Don’t get me wrong, this shall not be a buy-iPhone-be-happy-posting. But it really shocks me (well it’s also kind of amusing) to hear, that you are really talking about rooting your devices, to have a backup solution.

So, back to topic: I’m really curious, doesn’t Android really ship with a working backup/restore-solution out of the box?

3 comments

Related: I don’t think Windows has a built-in equivalent to Time Machine yet, either.
What kills me about Windows Backup is that they introduced a good "disk image" backup solution in Windows 7 and they're deprecating it!

The current backup is basically just user data, and is not guaranteed to capture all of it.

The old backup protects 100% of the disk, even including recovery partitions and other special volumes.

Oh, and it produces a VHDX file that is directly bootable, either on bare metal or as a virtual machine.

I've used the disk image to recover entire machines in minutes and get back to work. I back up to an external SSD and if the main work machine dies, I just plug the SSD into another machine and use Hyper-V to boot it. I can be back up and running 100x faster than it would have taken to copy the files back.

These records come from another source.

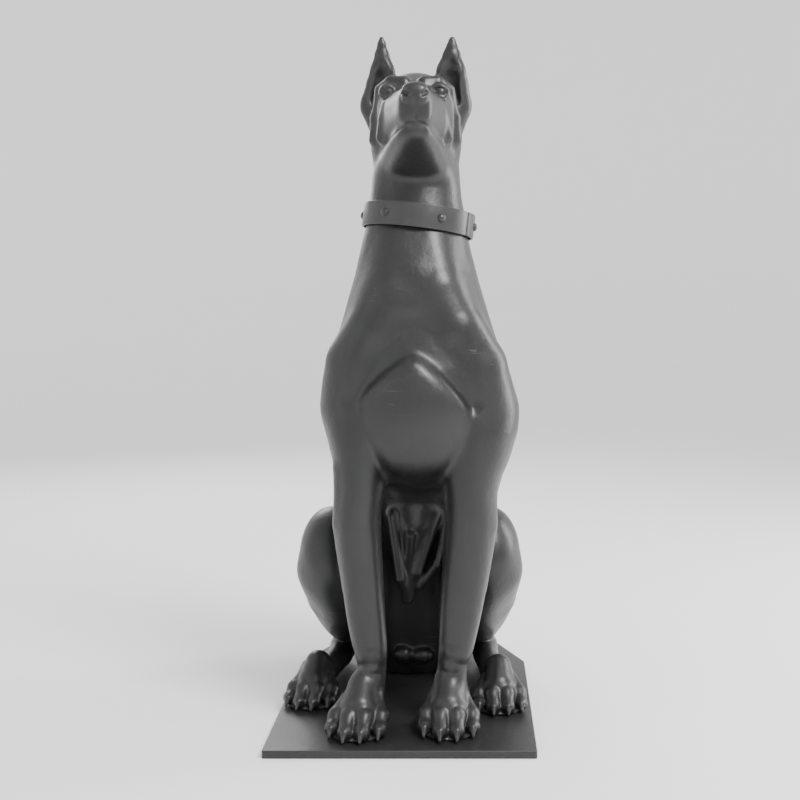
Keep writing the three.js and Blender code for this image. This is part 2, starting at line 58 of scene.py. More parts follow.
# %% [markdown]
# ## Shapes as distances
# A sculptor builds a dog from lumps of clay that are pressed together and then scraped. The same can be
# done with numbers. Each lump is a function that says how far a point is from its surface, negative
# inside. Two lumps are pressed together by taking the smaller of two distances, and rounding that
# minimum over a few millimetres makes the soft valley that a thumb would leave. Scraping is the same
# with the sign turned round. The numbers are millimetres, as on the real casting.

# %% Soft joins
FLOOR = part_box("base_plate")[1].z * 1000 + 0.3
REACH = 40.0
NUM = np.float32


def soft_min(a, b, k):
    h = np.clip(0.5 + 0.5 * (b - a) / k, 0, 1)
    return b * (1 - h) + a * h - k * h * (1 - h)


def turned(rx, ry, rz):
    (cx, sx), (cy, sy), (cz, sz) = [(math.cos(math.radians(a)), math.sin(math.radians(a))) for a in (rx, ry, rz)]
    about_x = np.array([[1, 0, 0], [0, cx, -sx], [0, sx, cx]])
    about_y = np.array([[cy, 0, sy], [0, 1, 0], [-sy, 0, cy]])
    about_z = np.array([[cz, -sz, 0], [sz, cz, 0], [0, 0, 1]])
    return (about_z @ about_y @ about_x).astype(NUM)


def smooth_rows(x, y, at):
    """Values between rows, without the overshoot that a plain spline has."""
    h = np.diff(x)
    slope = np.diff(y) / h
    m = np.concatenate([slope[:1], np.zeros(len(x) - 2), slope[-1:]])
    for i in range(1, len(x) - 1):
        if slope[i - 1] * slope[i] > 0:
            m[i] = 2 * slope[i - 1] * slope[i] / (slope[i - 1] + slope[i])
    i = np.clip(np.searchsorted(x, at) - 1, 0, len(x) - 2)
    t = (at - x[i]) / h[i]
    return ((1 + 2 * t) * (1 - t) ** 2 * y[i] + t * (1 - t) ** 2 * h[i] * m[i]
            + t * t * (3 - 2 * t) * y[i + 1] + t * t * (t - 1) * h[i] * m[i + 1])


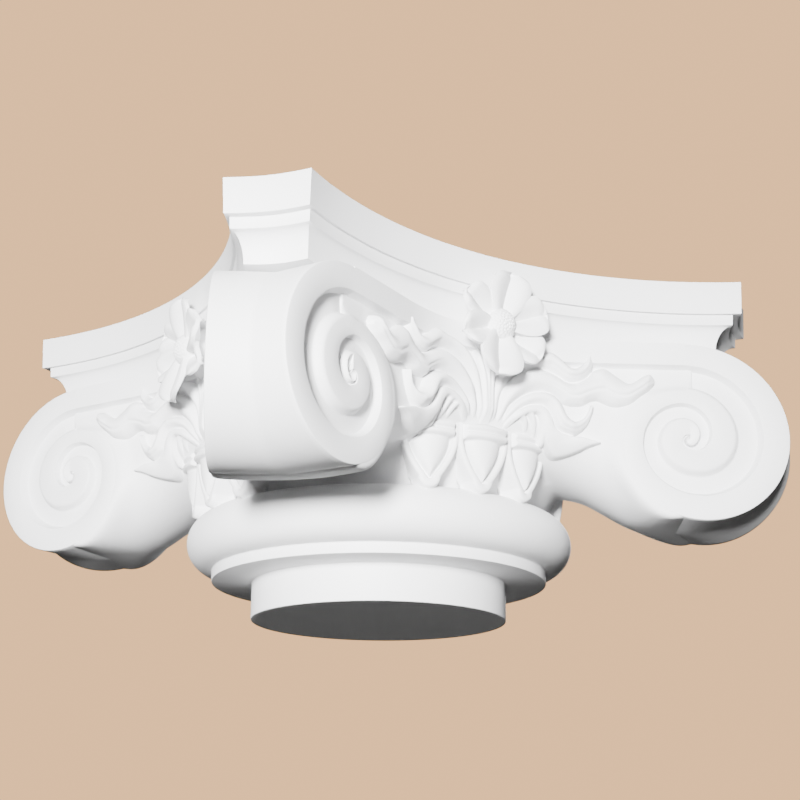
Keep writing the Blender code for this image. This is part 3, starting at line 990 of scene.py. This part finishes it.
@dataclass
class Relief:
    """A carved field over a curved ground: heights on an even grid, cut off by steep walls."""

    low: Pair
    high: Pair
    grain: float = 0.0006
    floor: float = 0.0120
    wall: float = 0.0014
    blur: float = 0.00045
    least: float = 0.0004
    sunk: float = 0.003
    across: np.ndarray = field(init=False)
    up: np.ndarray = field(init=False)
    heights: np.ndarray = field(init=False)

    def __post_init__(self) -> None:
        """Lay out the grid."""
        columns = int(round((self.high[0] - self.low[0]) / self.grain)) + 1
        rows = int(round((self.high[1] - self.low[1]) / self.grain)) + 1
        self.across, self.up = np.meshgrid(
            np.linspace(self.low[0], self.high[0], columns),
            np.linspace(self.low[1], self.high[1], rows), indexing="ij")
        self.heights = np.full(self.across.shape, -self.floor)

    def distance(self, route: np.ndarray) -> np.ndarray:
        """Measure how far the grid's points lie from a route.

        Args:
            route: the route's points.

        Returns:
            The distance of each grid point.
        """
        nearest = np.full(self.across.shape, np.inf)
        for start, end in zip(route, route[1:]):
            run = end - start
            along, over = self.across - start[0], self.up - start[1]
            share = np.clip((along * run[0] + over * run[1]) / float(run @ run), 0, 1)
            nearest = np.minimum(nearest, np.hypot(along - share * run[0], over - share * run[1]))
        return nearest

    def inside(self, outline: np.ndarray) -> np.ndarray:
        """Find the grid points that a closed outline holds.

        Args:
            outline: the outline's points.

        Returns:
            True for each point inside it.
        """
        held = np.zeros(self.across.shape, dtype=bool)
        for start, end in zip(outline, np.roll(outline, -1, axis=0)):
            if start[1] == end[1]:
                continue
            crosses = (start[1] > self.up) != (end[1] > self.up)
            at = start[0] + (self.up - start[1]) / (end[1] - start[1]) * (end[0] - start[0])
            held ^= crosses & (self.across < at)
        return held

    def raise_shape(self, top: np.ndarray, outside: np.ndarray) -> None:
        """Raise a shape out of the ground.

        Args:
            top: the shape's height over the ground, also just outside it.
            outside: the distance from the shape, 0 within it.
        """
        fall = smoothstep(outside / self.wall)
        self.heights = np.maximum(self.heights, top - (top + self.floor) * fall)

    def soften(self) -> None:
        """Blur the carving a little, as a mould and its primer do."""
        reach = max(1, int(round(3 * self.blur / self.grain)))
        offsets = np.arange(-reach, reach + 1)
        weights = np.exp(-0.5 * (offsets * self.grain / self.blur) ** 2)
        weights /= weights.sum()
        for axis in (0, 1):
            margins = [(reach, reach) if axis == side else (0, 0) for side in (0, 1)]
            padded = np.pad(self.heights, margins, "edge")
            total = np.zeros(self.heights.shape)
            for offset, weight in zip(offsets, weights):
                begin = reach + offset
                part = [slice(None), slice(None)]
                part[axis] = slice(begin, begin + self.heights.shape[axis])
                total += weight * padded[tuple(part)]
            self.heights = total

    def solid(self, name: str, place: Placing) -> bpy.types.Object:
        """Turn the field into a closed solid.

        Args:
            name: the object's name.
            place: gives the points in space of places along, heights over the base and heights
                over the ground.

        Returns:
            The solid, with its back sunk in what carries it.
        """
        kept = self.heights > -self.floor + self.least
        cell = kept[:-1, :-1] | kept[1:, :-1] | kept[:-1, 1:] | kept[1:, 1:]
        used = np.zeros(self.across.shape, dtype=bool)
        used[:-1, :-1] |= cell
        used[1:, :-1] |= cell
        used[:-1, 1:] |= cell
        used[1:, 1:] |= cell
        number = np.full(self.across.shape, -1)
        number[used] = np.arange(int(used.sum()))
        along, up, heights = self.across[used], self.up[used], self.heights[used]
        front = place(along, up, heights)
        back = place(along, up, np.full(along.shape, -self.floor - self.sunk))
        count = len(front)
        first, second = np.nonzero(cell)
        corners = np.stack([number[first, second], number[first + 1, second],
                            number[first + 1, second + 1], number[first, second + 1]], axis=1)
        faces = [corners, corners[:, ::-1] + count]
        padded = np.pad(cell, 1)
        for step, (a, b) in (((-1, 0), (3, 0)), ((1, 0), (1, 2)),
                             ((0, -1), (0, 1)), ((0, 1), (2, 3))):
            open_side = ~padded[1 + first + step[0], 1 + second + step[1]]
            begin, end = corners[open_side][:, a], corners[open_side][:, b]
            faces.append(np.stack([end, begin, begin + count, end + count], axis=1))
        return mesh_object(name, np.concatenate([front, back]), np.concatenate(faces).tolist())


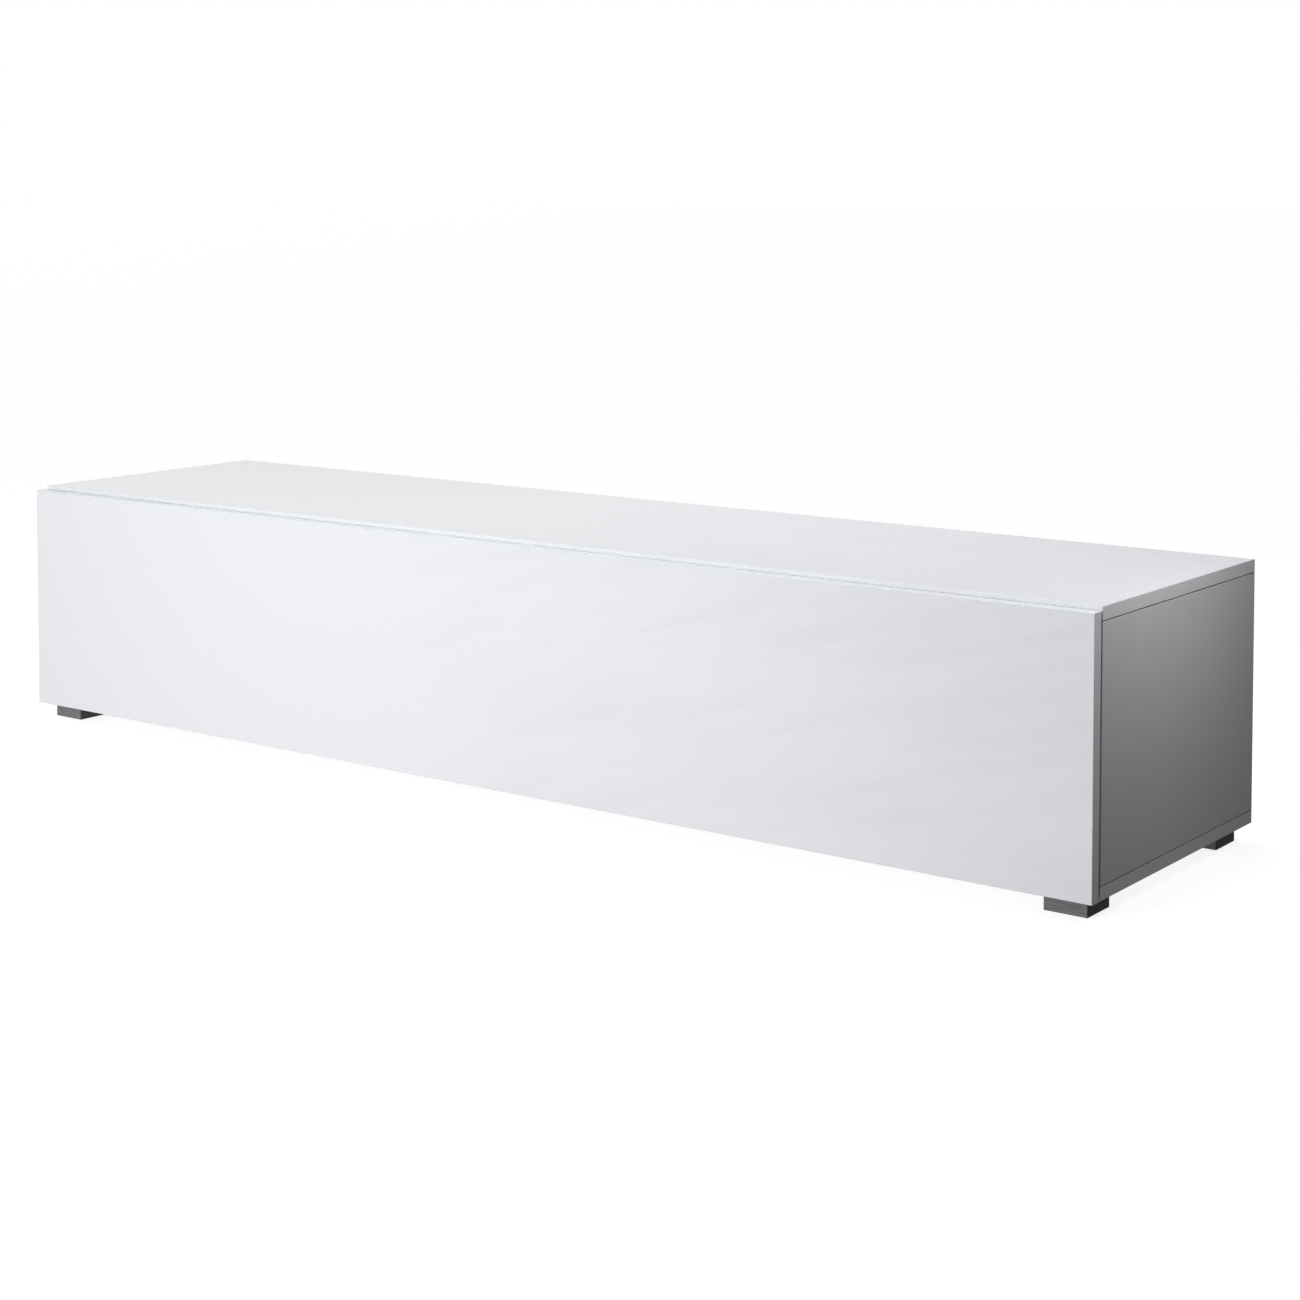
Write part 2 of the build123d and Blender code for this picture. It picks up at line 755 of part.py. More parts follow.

Oh, and of course, you can take a snapshot before you start up the backup image so that you won't accidentally corrupt a known-good backup!

I agree. At least we have the third-party Veeam Agent to do it right.
Does iOS support offline backups?
Yes. You can use iTunes to create (optionally encrypted) offline backups. Following you can disable automatically created cloud-backups.
Nope. Especially when switching from a phone with a SD card to one without.